Boardroom briefing: nine qualities managers want to see in employees, sleep and entrepreneurs, and new challenges for the oil market


Nine qualities every employee should to try to cultivate, sleep could be the secret to successful ventures, and challenges the oil market faces after the attacks in Saudi Arabia. Readings from around the world on business, leadership and management.

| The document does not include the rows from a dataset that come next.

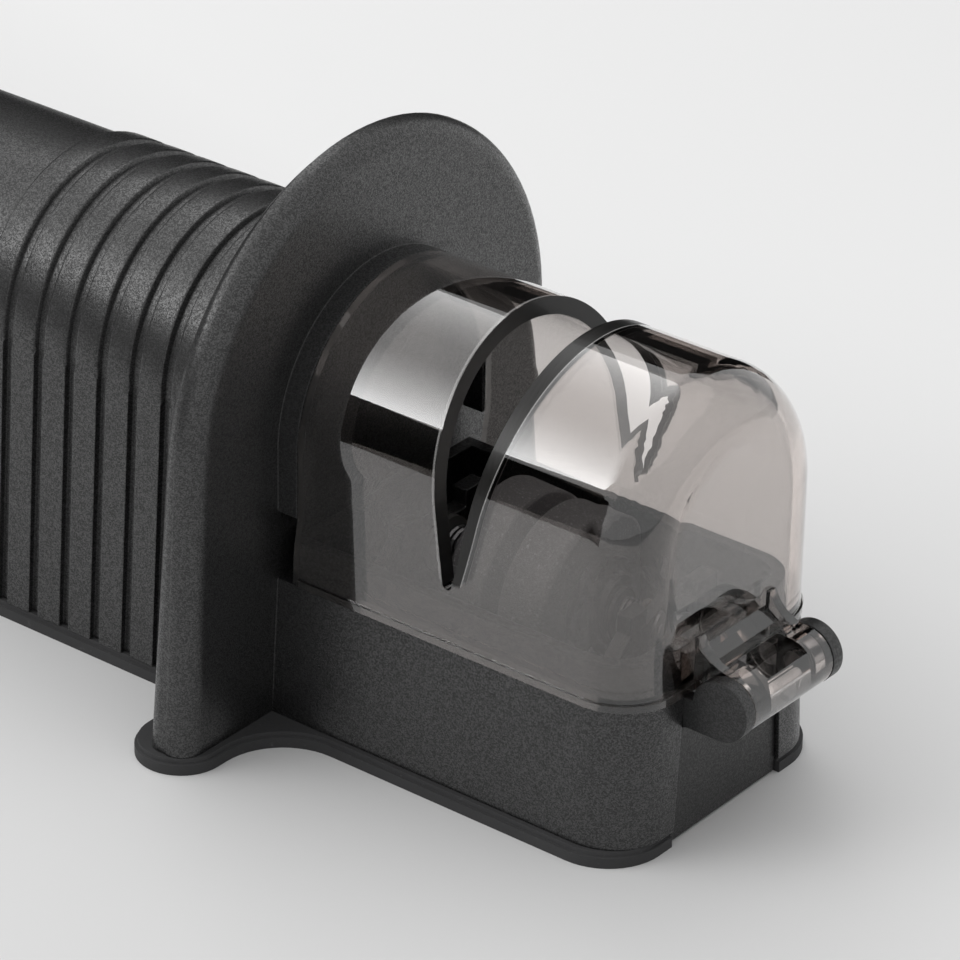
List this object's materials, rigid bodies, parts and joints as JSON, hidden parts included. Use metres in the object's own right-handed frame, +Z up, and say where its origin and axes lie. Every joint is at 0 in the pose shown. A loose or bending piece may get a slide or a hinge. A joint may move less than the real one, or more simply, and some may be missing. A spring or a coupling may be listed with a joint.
{
  "type": "manual knife sharpener",
  "caption": "Hand-held pull-through knife sharpener: ribbed handle, D-shaped hand guard, water tub with V-groove wheels, and a hinged see-through cover with a blade slot.",
  "frame": {"origin": "on the table, under the middle of the object's box", "axes": "+X from the handle to the hinge along the object, +Y across it, +Z up"},
  "size_m": [0.19, 0.0788, 0.076],
  "materials": {
    "body_plastic": "black moulded plastic with a fine spark texture",
    "sole_rubber": "black soft rubber, fine grain",
    "base_plastic": "black plastic plate, fine texture",
    "screw_steel": "zinc plated steel",
    "bracket_plastic": "black moulded plastic, slightly smoother than the body",
    "pin_steel": "ground steel",
    "tray_plastic": "black plastic, semi matt",
    "smoke_plastic": "clear smoke-grey plastic, polished",
    "cradle_plastic": "black plastic",
    "washer_plastic": "natural plain-bearing plastic",
    "hub_plastic": "dark plastic",
    "wheel_ceramic": "dark grey fine-grit ceramic"
  },
  "bodies": {
    "base": {"housing": "body_plastic", "sole": "sole_rubber", "base_plate": "base_plastic", "base_screws": "screw_steel", "hinge_bracket": "bracket_plastic", "hinge_pins": "pin_steel", "bracket_screws": "screw_steel", "water_tray": "tray_plastic"},
    "lid": {"cover": "smoke_plastic"},
    "cartridge": {"wheel_cradle": "cradle_plastic", "axle": "pin_steel", "axle_keepers": "cradle_plastic", "axle_clips": "pin_steel", "thrust_washers": "washer_plastic", "wheel_springs": "pin_steel"},
    "rear_roller": {"rear_hub": "hub_plastic", "rear_wheel": "wheel_ceramic"},
    "front_roller": {"front_hub": "hub_plastic", "front_wheel": "wheel_ceramic"}
  },
  "joints": [
    {"name": "cover_hinge", "type": "hinge", "parent": "base", "child": "lid", "pos_m": [0.09095, 0, 0.0211], "axis": [0, 1, 0], "range_deg": [0, 115]},
    {"name": "cartridge_lift", "type": "slide", "parent": "base", "child": "cartridge", "axis": [0, 0, 1], "range_m": [0, 0.016]},
    {"name": "rear_wheel_spin", "type": "hinge", "parent": "cartridge", "child": "rear_roller", "pos_m": [0.05675, 0, 0.0223], "axis": [1, 0, 0], "continuous": true},
    {"name": "front_wheel_spin", "type": "hinge", "parent": "cartridge", "child": "front_roller", "pos_m": [0.05675, 0, 0.0223], "axis": [1, 0, 0], "continuous": true}
  ]
}
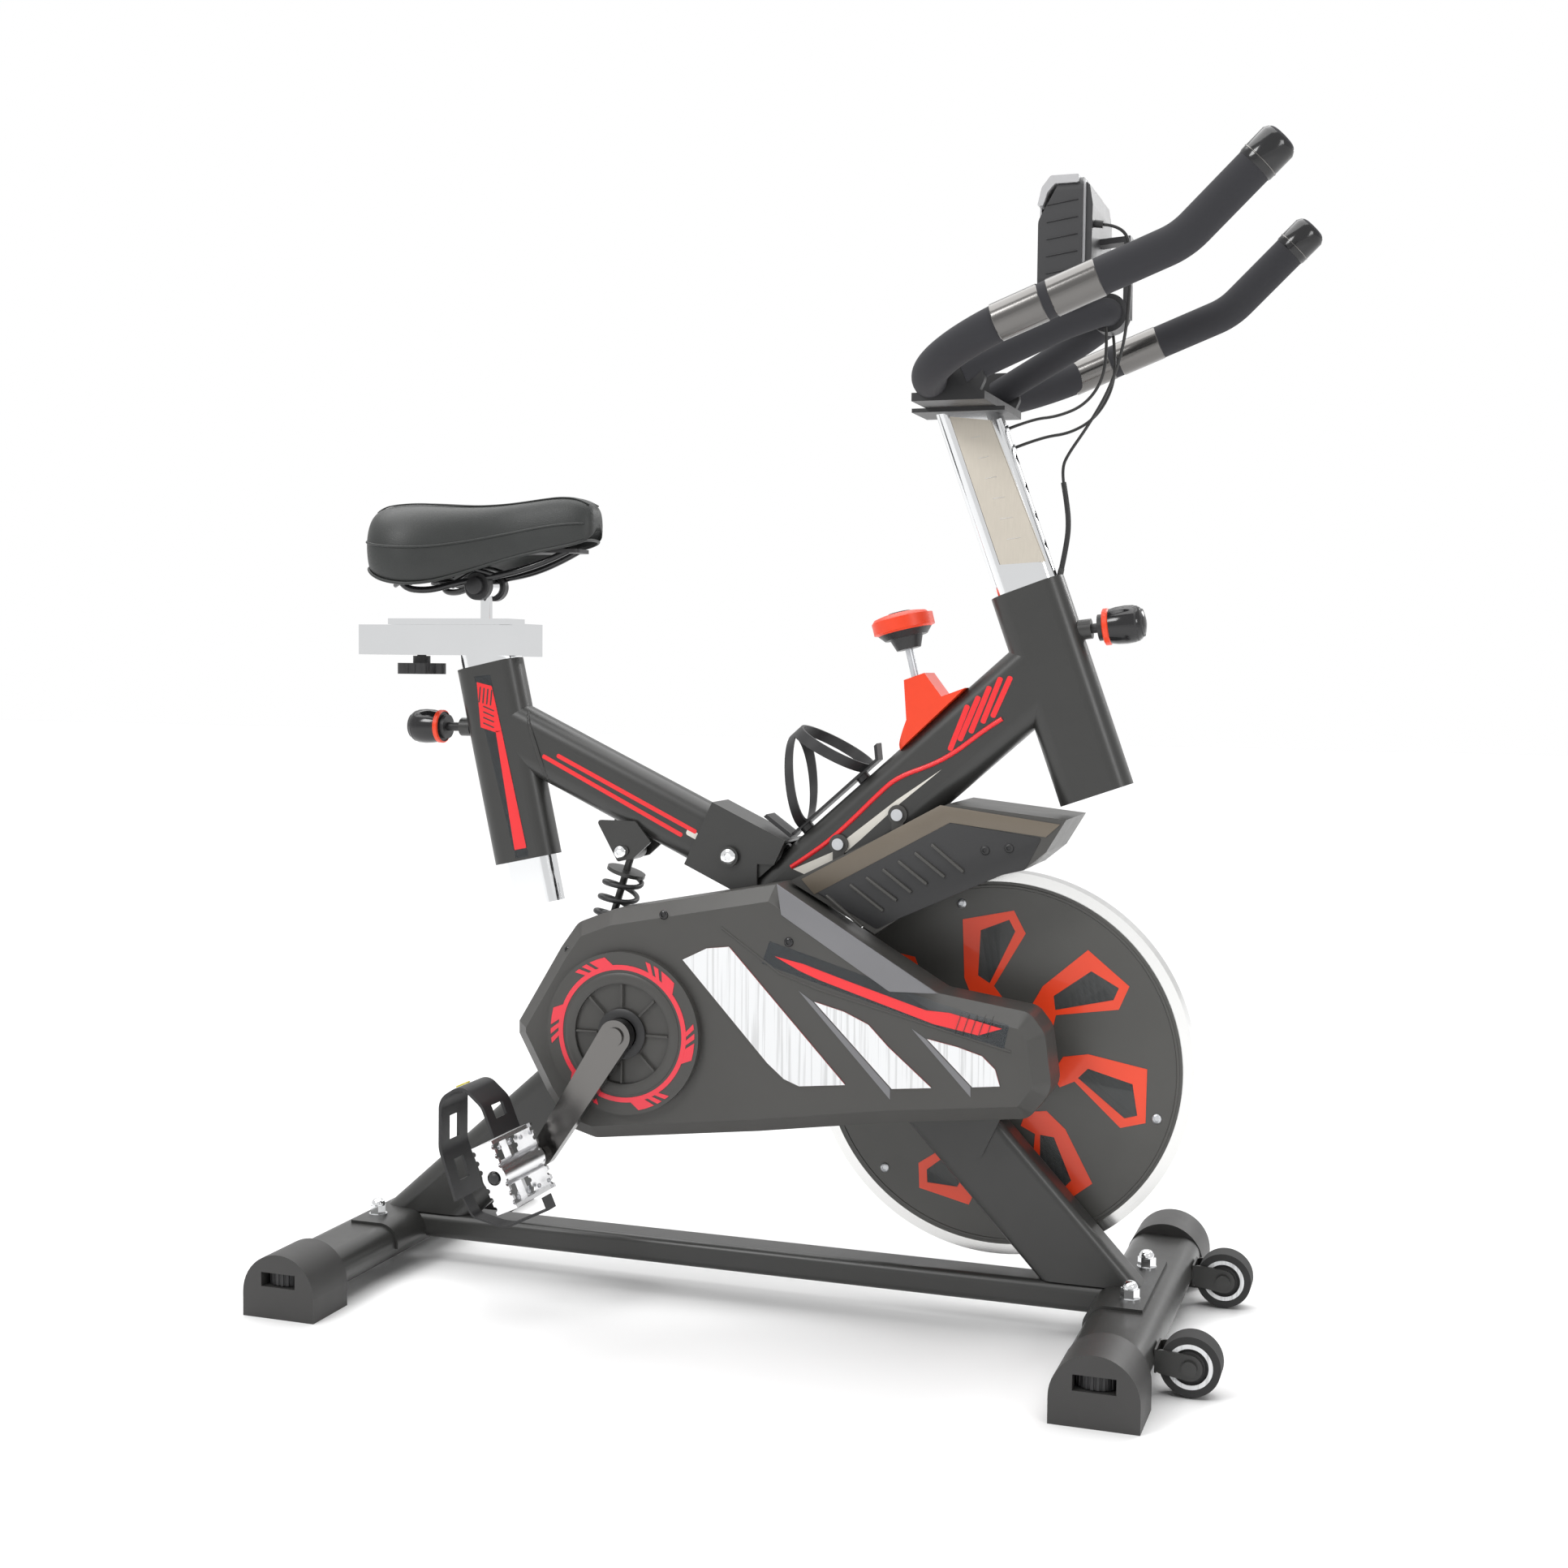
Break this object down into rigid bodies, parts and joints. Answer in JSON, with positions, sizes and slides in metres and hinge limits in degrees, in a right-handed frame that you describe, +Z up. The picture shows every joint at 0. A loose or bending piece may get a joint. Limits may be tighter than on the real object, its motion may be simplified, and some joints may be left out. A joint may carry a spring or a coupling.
{
  "type": "exercise bike",
  "caption": "Upright indoor cycling bike with flywheel, belt drive, sprung adjustable saddle, padded handlebar, monitor and toe-clip pedals.",
  "frame": {"origin": "on the floor, under the middle of the bounding box", "axes": "+X forward, +Y to the rider's left, +Z up"},
  "size_m": [1.0078, 0.5, 1.131],
  "materials": {
    "frame_paint": "satin dark charcoal powder coat",
    "cap_plastic": "moulded, fine texture",
    "cover_plastic": "satin moulded shell",
    "black_plastic": "moulded, semi-matt",
    "red_plastic": "orange-red moulded cowl",
    "chrome": "bright chrome plate",
    "zinc_steel": "zinc-plated steel",
    "crank_steel": "plated crank",
    "alloy": "cast alloy pedal cage",
    "flywheel_iron": "turned and polished rim",
    "flywheel_disc": "charcoal disc with orange-red shapes",
    "belt_rubber": "ribbed belt",
    "wheel_rubber": "hard rubber wheel",
    "grip_foam": "dense foam sleeve",
    "saddle_cover": "black grained synthetic leather",
    "monitor_plastic": "dark grey case, pale back",
    "cord_black": "black cable jacket"
  },
  "bodies": {
    "root": {"stabilisers": "frame_paint", "end_caps": "cap_plastic", "acorn_bolts": "chrome", "lower_rail": "frame_paint", "main_tube": "frame_paint", "bottom_bracket": "frame_paint", "bearings": "zinc_steel", "flywheel_leg": "frame_paint", "flywheel_bracket": "frame_paint", "head_tube": "frame_paint", "pivot_yoke": "frame_paint", "shock_mount": "frame_paint", "knob_boot": "red_plastic", "belt_cover_outer": "cover_plastic", "belt_cover_inner": "cover_plastic", "brake_guard": "cover_plastic", "bottle_cage": "black_plastic", "screws": "zinc_steel", "wheel_brackets": "frame_paint", "drive_belt": "belt_rubber", "lead_sleeve": "cord_black"},
    "flywheel_wheel": {"flywheel": "flywheel_iron", "flywheel_cover": "flywheel_disc", "flywheel_axle": "zinc_steel"},
    "cranks": {"crank_axle": "zinc_steel", "crank_arms": "crank_steel"},
    "right_pedal": {"pedal_right": "alloy", "toe_clip_right": "black_plastic"},
    "left_pedal": {"pedal_left": "alloy", "toe_clip_left": "black_plastic"},
    "brake": {"brake_rod": "chrome"},
    "brake_knob": {"resistance_knob": "red_plastic"},
    "seat_frame": {"seat_frame_tube": "frame_paint", "seat_tube": "frame_paint", "shock_rod": "frame_paint", "shock_spring": "zinc_steel"},
    "rear_pin": {"rear_pull_pin": "black_plastic"},
    "front_pin": {"front_pull_pin": "black_plastic"},
    "seat_column": {"seat_post": "chrome", "slider_rail": "chrome"},
    "carriage": {"saddle_carriage": "chrome"},
    "clamp_knob": {"slider_knob": "black_plastic"},
    "saddle": {"saddle_frame": "chrome", "saddle_cushion": "saddle_cover"},
    "handlebar_column": {"handlebar_post": "chrome", "handlebar_clamp": "black_plastic", "handlebar": "grip_foam", "inner_bar": "grip_foam", "monitor_case": "monitor_plastic", "jack_plug": "cord_black", "sensor_lead": "cord_black", "pulse_wire_right": "cord_black", "pulse_wire_left": "cord_black"},
    "button": {"monitor_button": "monitor_plastic"},
    "right_wheel": {"transport_wheel_right": "wheel_rubber"},
    "left_wheel": {"transport_wheel_left": "wheel_rubber"},
    "foot_rear_right": {"levelling_foot_rear_right": "black_plastic"},
    "foot_rear_left": {"levelling_foot_rear_left": "black_plastic"},
    "foot_front_right": {"levelling_foot_front_right": "black_plastic"},
    "foot_front_left": {"levelling_foot_front_left": "black_plastic"}
  },
  "joints": [
    {"name": "flywheel_spin", "type": "hinge", "parent": "root", "child": "flywheel_wheel", "pos_m": [0.21456, 0, 0.2605], "axis": [0, 1, 0], "continuous": true},
    {"name": "crank_spin", "type": "hinge", "parent": "root", "child": "cranks", "pos_m": [-0.15144, 0, 0.287], "axis": [0, 1, 0], "continuous": true},
    {"name": "right_pedal_spin", "type": "hinge", "parent": "cranks", "child": "right_pedal", "pos_m": [-0.23334, -0.176, 0.15895], "axis": [0, 1, 0], "continuous": true},
    {"name": "left_pedal_spin", "type": "hinge", "parent": "cranks", "child": "left_pedal", "pos_m": [-0.06955, 0.176, 0.41505], "axis": [0, 1, 0], "continuous": true},
    {"name": "brake_push", "type": "slide", "parent": "root", "child": "brake", "axis": [0.2419, 0, -0.9703], "range_m": [0, 0.003], "stiffness_N_per_m": 2000, "springref_m": -0.004},
    {"name": "resistance_turn", "type": "hinge", "parent": "brake", "child": "brake_knob", "pos_m": [0.12686, 0, 0.6601], "axis": [-0.2419, 0, 0.9703], "range_deg": [-720, 720]},
    {"name": "seat_suspension", "type": "hinge", "parent": "root", "child": "seat_frame", "pos_m": [-0.06214, 0, 0.4667], "axis": [0, 1, 0], "range_deg": [-2, 0], "stiffness_Nm_per_rad": 3000, "springref_deg": 0.5, "deforming": ["shock_spring"]},
    {"name": "rear_pin_pull", "type": "slide", "parent": "seat_frame", "child": "rear_pin", "axis": [-1, 0, 0], "range_m": [0, 0.01], "stiffness_N_per_m": 600, "springref_m": -0.008},
    {"name": "front_pin_pull", "type": "slide", "parent": "root", "child": "front_pin", "axis": [0.9925, 0, 0.1219], "range_m": [0, 0.01], "stiffness_N_per_m": 600, "springref_m": -0.008},
    {"name": "seat_height", "type": "slide", "parent": "seat_frame", "child": "seat_column", "axis": [-0.2164, 0, 0.9763], "range_m": [0, 0.15]},
    {"name": "saddle_fore_aft", "type": "slide", "parent": "seat_column", "child": "carriage", "axis": [1, 0, 0], "range_m": [-0.05, 0.015]},
    {"name": "clamp_knob_turn", "type": "hinge", "parent": "carriage", "child": "clamp_knob", "pos_m": [-0.43644, 0, 0.66], "axis": [0, 0, 1], "range_deg": [-360, 360]},
    {"name": "saddle_tilt", "type": "hinge", "parent": "carriage", "child": "saddle", "pos_m": [-0.35674, 0, 0.748], "axis": [0, 1, 0], "range_deg": [-8, 8]},
    {"name": "handlebar_height", "type": "slide", "parent": "root", "child": "handlebar_column", "axis": [-0.3379, 0, 0.9412], "range_m": [-0.09, 0.03], "deforming": ["lead_sleeve", "sensor_lead"]},
    {"name": "button_press", "type": "slide", "parent": "handlebar_column", "child": "button", "axis": [1, 0, 0], "range_m": [0, 0.001], "stiffness_N_per_m": 500, "springref_m": -0.001},
    {"name": "right_wheel_spin", "type": "hinge", "parent": "root", "child": "right_wheel", "pos_m": [0.43586, -0.1355, 0.03], "axis": [0, 1, 0], "continuous": true},
    {"name": "left_wheel_spin", "type": "hinge", "parent": "root", "child": "left_wheel", "pos_m": [0.43586, 0.1355, 0.03], "axis": [0, 1, 0], "continuous": true},
    {"name": "foot_rear_right_turn", "type": "hinge", "parent": "root", "child": "foot_rear_right", "pos_m": [-0.46094, -0.226, 0.02], "axis": [0, 0, 1], "range_deg": [-360, 360]},
    {"name": "foot_rear_left_turn", "type": "hinge", "parent": "root", "child": "foot_rear_left", "pos_m": [-0.46094, 0.226, 0.02], "axis": [0, 0, 1], "range_deg": [-360, 360]},
    {"name": "foot_front_right_turn", "type": "hinge", "parent": "root", "child": "foot_front_right", "pos_m": [0.36606, -0.226, 0.02], "axis": [0, 0, 1], "range_deg": [-360, 360]},
    {"name": "foot_front_left_turn", "type": "hinge", "parent": "root", "child": "foot_front_left", "pos_m": [0.36606, 0.226, 0.02], "axis": [0, 0, 1], "range_deg": [-360, 360]}
  ],
  "couplings": [
    {"joint": "crank_spin", "follows": "flywheel_spin", "ratio": 0.29474}
  ]
}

Nine qualities everyone wants to see in an employee

Credit: R D Tuna Canners

What are the characteristics of a model employee? Here are the nine tips from Forbes’ Jack Kelly if you want to be a successful hire:

  1. Have a positive attitude. You don’t need to smile all day, just be a team player and try to be non-critical.
  2. Arrive on time and, if you can, arrive a bit early.
  3. Try to go above and beyond your responsibilities.
  4. Forget passive-aggressive behaviours. State your concerns clearly and provide suggestions.
  5. Be passionate (or at least show a little energy and drive) about what you do.
  6. Feedback and criticism are there to help you grow. Accept it with grace.
  7. Prepare for meetings and be there on time.
  8. Don’t do the bare minimum.
  9. Have some manners; saying hello, congratulations, and lending a hand when needed can make a huge difference.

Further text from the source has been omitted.